PROBLEM DESCRIPTION: The listing below should be written out exactly; please include all of it.

INFORMATION PROVIDED:
= = = = =

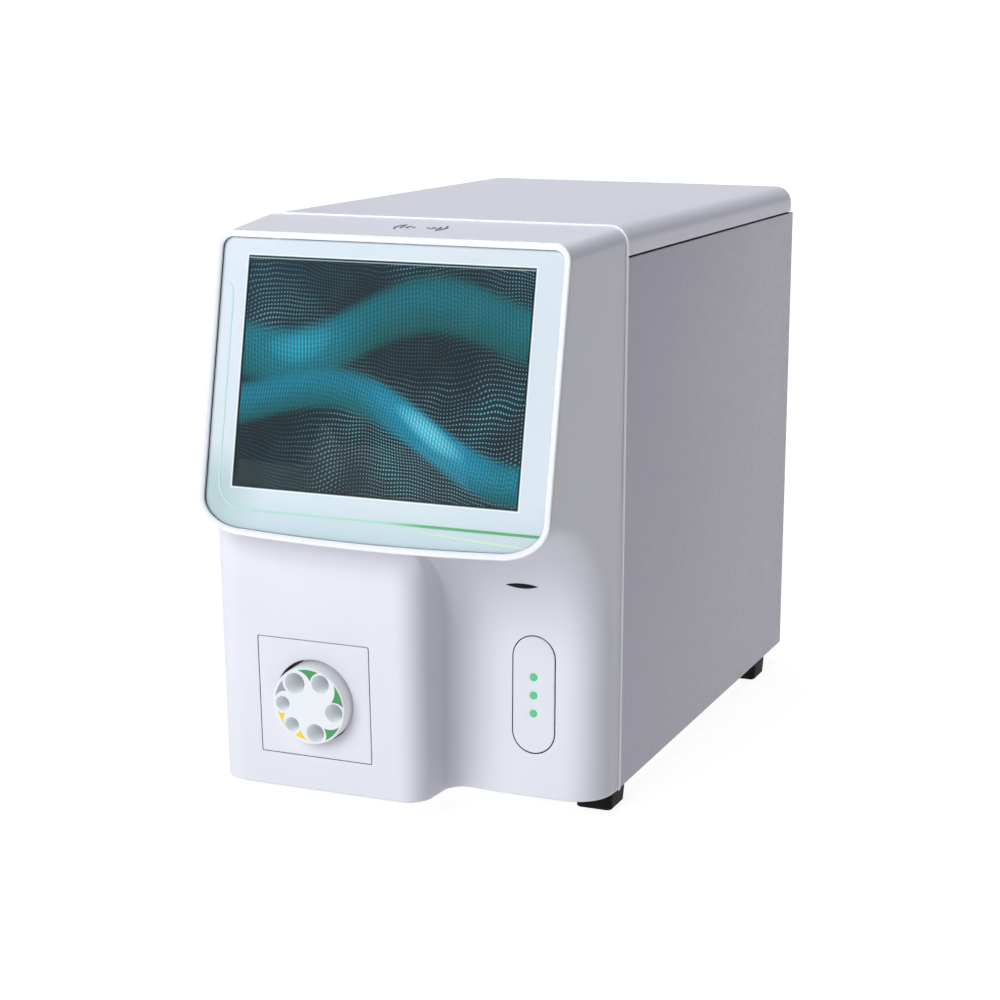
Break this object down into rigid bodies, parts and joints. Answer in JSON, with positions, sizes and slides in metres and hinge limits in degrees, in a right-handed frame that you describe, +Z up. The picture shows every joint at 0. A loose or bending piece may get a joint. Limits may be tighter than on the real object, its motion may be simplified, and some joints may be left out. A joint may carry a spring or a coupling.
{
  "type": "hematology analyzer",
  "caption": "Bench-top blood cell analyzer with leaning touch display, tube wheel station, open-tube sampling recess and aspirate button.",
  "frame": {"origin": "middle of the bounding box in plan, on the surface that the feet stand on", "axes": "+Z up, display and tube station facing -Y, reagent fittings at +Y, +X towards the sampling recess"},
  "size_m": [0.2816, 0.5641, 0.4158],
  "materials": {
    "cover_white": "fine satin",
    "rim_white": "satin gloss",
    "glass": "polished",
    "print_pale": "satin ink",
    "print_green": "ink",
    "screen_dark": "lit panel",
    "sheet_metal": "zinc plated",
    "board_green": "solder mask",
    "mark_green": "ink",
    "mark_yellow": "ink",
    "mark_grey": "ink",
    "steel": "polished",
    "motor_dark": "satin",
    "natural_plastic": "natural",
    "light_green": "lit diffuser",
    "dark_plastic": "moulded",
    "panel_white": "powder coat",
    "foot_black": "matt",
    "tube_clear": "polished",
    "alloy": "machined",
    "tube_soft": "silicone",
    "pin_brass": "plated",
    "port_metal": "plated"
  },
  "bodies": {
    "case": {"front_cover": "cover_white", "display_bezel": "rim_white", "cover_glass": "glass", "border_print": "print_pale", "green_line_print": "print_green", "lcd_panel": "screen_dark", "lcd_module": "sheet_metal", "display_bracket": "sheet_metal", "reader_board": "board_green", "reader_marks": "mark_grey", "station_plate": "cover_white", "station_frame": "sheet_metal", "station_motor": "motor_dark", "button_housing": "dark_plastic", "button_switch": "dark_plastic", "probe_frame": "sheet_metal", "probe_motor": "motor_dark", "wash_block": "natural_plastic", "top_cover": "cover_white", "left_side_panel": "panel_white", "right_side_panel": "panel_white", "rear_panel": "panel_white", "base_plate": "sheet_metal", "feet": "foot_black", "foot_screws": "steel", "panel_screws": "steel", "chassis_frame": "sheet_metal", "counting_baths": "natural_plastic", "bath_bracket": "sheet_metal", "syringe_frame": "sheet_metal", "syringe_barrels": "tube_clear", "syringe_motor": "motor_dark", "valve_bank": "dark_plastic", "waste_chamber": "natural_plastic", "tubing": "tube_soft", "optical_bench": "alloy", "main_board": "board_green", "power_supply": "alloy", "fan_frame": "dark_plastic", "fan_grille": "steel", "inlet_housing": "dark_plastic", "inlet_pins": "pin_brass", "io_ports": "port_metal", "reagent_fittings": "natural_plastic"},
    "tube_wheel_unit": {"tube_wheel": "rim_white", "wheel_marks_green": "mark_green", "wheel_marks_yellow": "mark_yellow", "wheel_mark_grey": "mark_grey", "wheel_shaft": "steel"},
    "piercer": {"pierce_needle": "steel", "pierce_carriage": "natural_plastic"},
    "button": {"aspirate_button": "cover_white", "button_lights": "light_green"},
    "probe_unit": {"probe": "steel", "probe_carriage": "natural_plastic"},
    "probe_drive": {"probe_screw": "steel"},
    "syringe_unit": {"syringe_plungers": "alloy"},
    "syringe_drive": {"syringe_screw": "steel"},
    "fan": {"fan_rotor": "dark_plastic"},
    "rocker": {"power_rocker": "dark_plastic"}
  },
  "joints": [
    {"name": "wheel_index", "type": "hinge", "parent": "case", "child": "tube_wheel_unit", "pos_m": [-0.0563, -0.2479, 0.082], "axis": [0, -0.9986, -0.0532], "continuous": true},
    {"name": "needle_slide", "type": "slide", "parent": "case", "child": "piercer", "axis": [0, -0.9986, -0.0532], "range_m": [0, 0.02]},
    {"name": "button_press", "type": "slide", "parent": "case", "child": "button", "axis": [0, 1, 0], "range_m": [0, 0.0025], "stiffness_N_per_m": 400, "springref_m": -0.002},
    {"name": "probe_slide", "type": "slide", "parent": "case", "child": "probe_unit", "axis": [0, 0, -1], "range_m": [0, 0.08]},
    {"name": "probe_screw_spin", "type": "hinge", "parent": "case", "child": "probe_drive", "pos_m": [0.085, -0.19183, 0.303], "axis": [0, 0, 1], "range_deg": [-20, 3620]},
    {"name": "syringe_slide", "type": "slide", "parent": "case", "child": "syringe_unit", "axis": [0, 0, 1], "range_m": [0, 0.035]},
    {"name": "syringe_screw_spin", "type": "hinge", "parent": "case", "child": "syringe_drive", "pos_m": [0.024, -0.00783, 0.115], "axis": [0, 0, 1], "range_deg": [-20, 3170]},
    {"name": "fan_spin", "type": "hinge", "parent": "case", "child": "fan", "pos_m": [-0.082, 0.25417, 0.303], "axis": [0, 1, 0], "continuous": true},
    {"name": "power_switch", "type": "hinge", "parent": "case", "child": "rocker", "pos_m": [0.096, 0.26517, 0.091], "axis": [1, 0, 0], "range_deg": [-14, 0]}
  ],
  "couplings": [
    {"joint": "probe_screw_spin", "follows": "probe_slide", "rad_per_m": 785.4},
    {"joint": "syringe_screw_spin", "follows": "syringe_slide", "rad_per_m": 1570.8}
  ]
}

= = = = =

COMPLETE ANSWER:
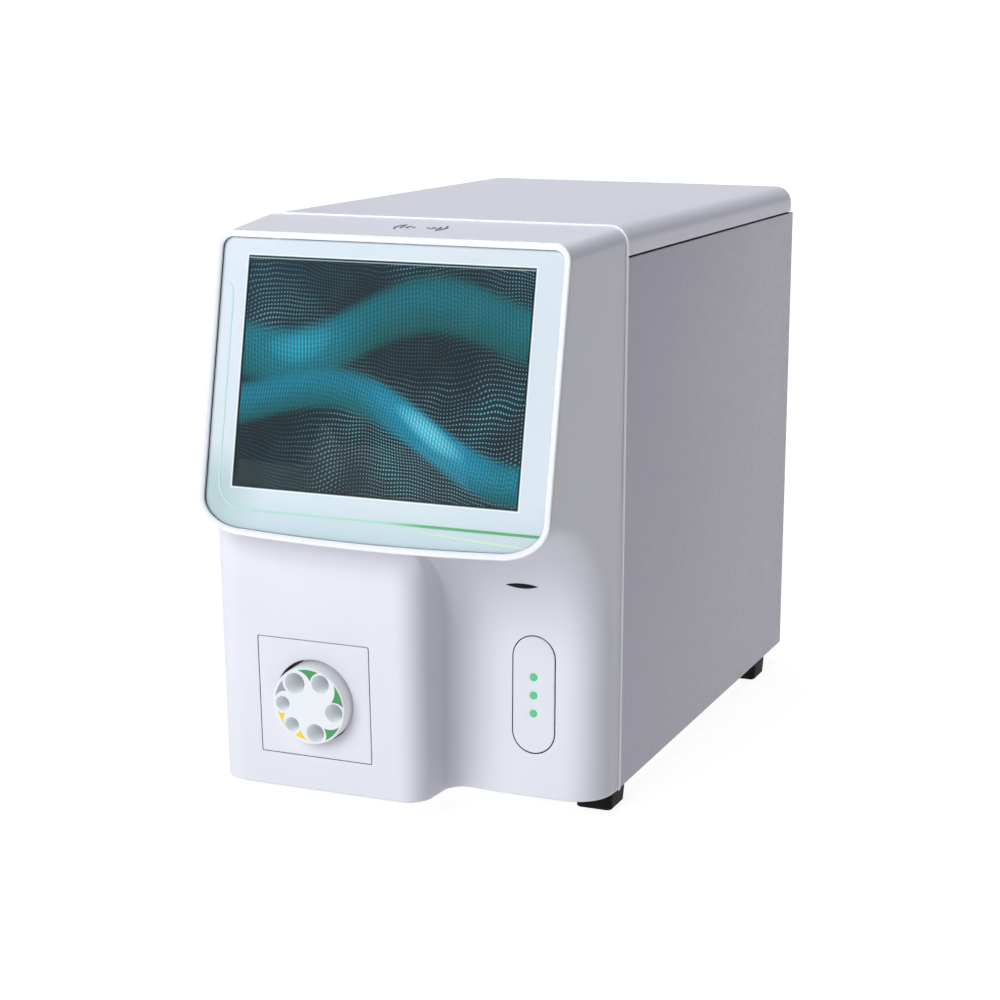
Break this object down into rigid bodies, parts and joints. Answer in JSON, with positions, sizes and slides in metres and hinge limits in degrees, in a right-handed frame that you describe, +Z up. The picture shows every joint at 0. A loose or bending piece may get a joint. Limits may be tighter than on the real object, its motion may be simplified, and some joints may be left out. A joint may carry a spring or a coupling.
{
  "type": "hematology analyzer",
  "caption": "Bench-top blood cell analyzer with leaning touch display, tube wheel station, open-tube sampling recess and aspirate button.",
  "frame": {"origin": "middle of the bounding box in plan, on the surface that the feet stand on", "axes": "+Z up, display and tube station facing -Y, reagent fittings at +Y, +X towards the sampling recess"},
  "size_m": [0.2816, 0.5641, 0.4158],
  "materials": {
    "cover_white": "fine satin",
    "rim_white": "satin gloss",
    "glass": "polished",
    "print_pale": "satin ink",
    "print_green": "ink",
    "screen_dark": "lit panel",
    "sheet_metal": "zinc plated",
    "board_green": "solder mask",
    "mark_green": "ink",
    "mark_yellow": "ink",
    "mark_grey": "ink",
    "steel": "polished",
    "motor_dark": "satin",
    "natural_plastic": "natural",
    "light_green": "lit diffuser",
    "dark_plastic": "moulded",
    "panel_white": "powder coat",
    "foot_black": "matt",
    "tube_clear": "polished",
    "alloy": "machined",
    "tube_soft": "silicone",
    "pin_brass": "plated",
    "port_metal": "plated"
  },
  "bodies": {
    "case": {"front_cover": "cover_white", "display_bezel": "rim_white", "cover_glass": "glass", "border_print": "print_pale", "green_line_print": "print_green", "lcd_panel": "screen_dark", "lcd_module": "sheet_metal", "display_bracket": "sheet_metal", "reader_board": "board_green", "reader_marks": "mark_grey", "station_plate": "cover_white", "station_frame": "sheet_metal", "station_motor": "motor_dark", "button_housing": "dark_plastic", "button_switch": "dark_plastic", "probe_frame": "sheet_metal", "probe_motor": "motor_dark", "wash_block": "natural_plastic", "top_cover": "cover_white", "left_side_panel": "panel_white", "right_side_panel": "panel_white", "rear_panel": "panel_white", "base_plate": "sheet_metal", "feet": "foot_black", "foot_screws": "steel", "panel_screws": "steel", "chassis_frame": "sheet_metal", "counting_baths": "natural_plastic", "bath_bracket": "sheet_metal", "syringe_frame": "sheet_metal", "syringe_barrels": "tube_clear", "syringe_motor": "motor_dark", "valve_bank": "dark_plastic", "waste_chamber": "natural_plastic", "tubing": "tube_soft", "optical_bench": "alloy", "main_board": "board_green", "power_supply": "alloy", "fan_frame": "dark_plastic", "fan_grille": "steel", "inlet_housing": "dark_plastic", "inlet_pins": "pin_brass", "io_ports": "port_metal", "reagent_fittings": "natural_plastic"},
    "tube_wheel_unit": {"tube_wheel": "rim_white", "wheel_marks_green": "mark_green", "wheel_marks_yellow": "mark_yellow", "wheel_mark_grey": "mark_grey", "wheel_shaft": "steel"},
    "piercer": {"pierce_needle": "steel", "pierce_carriage": "natural_plastic"},
    "button": {"aspirate_button": "cover_white", "button_lights": "light_green"},
    "probe_unit": {"probe": "steel", "probe_carriage": "natural_plastic"},
    "probe_drive": {"probe_screw": "steel"},
    "syringe_unit": {"syringe_plungers": "alloy"},
    "syringe_drive": {"syringe_screw": "steel"},
    "fan": {"fan_rotor": "dark_plastic"},
    "rocker": {"power_rocker": "dark_plastic"}
  },
  "joints": [
    {"name": "wheel_index", "type": "hinge", "parent": "case", "child": "tube_wheel_unit", "pos_m": [-0.0563, -0.2479, 0.082], "axis": [0, -0.9986, -0.0532], "continuous": true},
    {"name": "needle_slide", "type": "slide", "parent": "case", "child": "piercer", "axis": [0, -0.9986, -0.0532], "range_m": [0, 0.02]},
    {"name": "button_press", "type": "slide", "parent": "case", "child": "button", "axis": [0, 1, 0], "range_m": [0, 0.0025], "stiffness_N_per_m": 400, "springref_m": -0.002},
    {"name": "probe_slide", "type": "slide", "parent": "case", "child": "probe_unit", "axis": [0, 0, -1], "range_m": [0, 0.08]},
    {"name": "probe_screw_spin", "type": "hinge", "parent": "case", "child": "probe_drive", "pos_m": [0.085, -0.19183, 0.303], "axis": [0, 0, 1], "range_deg": [-20, 3620]},
    {"name": "syringe_slide", "type": "slide", "parent": "case", "child": "syringe_unit", "axis": [0, 0, 1], "range_m": [0, 0.035]},
    {"name": "syringe_screw_spin", "type": "hinge", "parent": "case", "child": "syringe_drive", "pos_m": [0.024, -0.00783, 0.115], "axis": [0, 0, 1], "range_deg": [-20, 3170]},
    {"name": "fan_spin", "type": "hinge", "parent": "case", "child": "fan", "pos_m": [-0.082, 0.25417, 0.303], "axis": [0, 1, 0], "continuous": true},
    {"name": "power_switch", "type": "hinge", "parent": "case", "child": "rocker", "pos_m": [0.096, 0.26517, 0.091], "axis": [1, 0, 0], "range_deg": [-14, 0]}
  ],
  "couplings": [
    {"joint": "probe_screw_spin", "follows": "probe_slide", "rad_per_m": 785.4},
    {"joint": "syringe_screw_spin", "follows": "syringe_slide", "rad_per_m": 1570.8}
  ]
}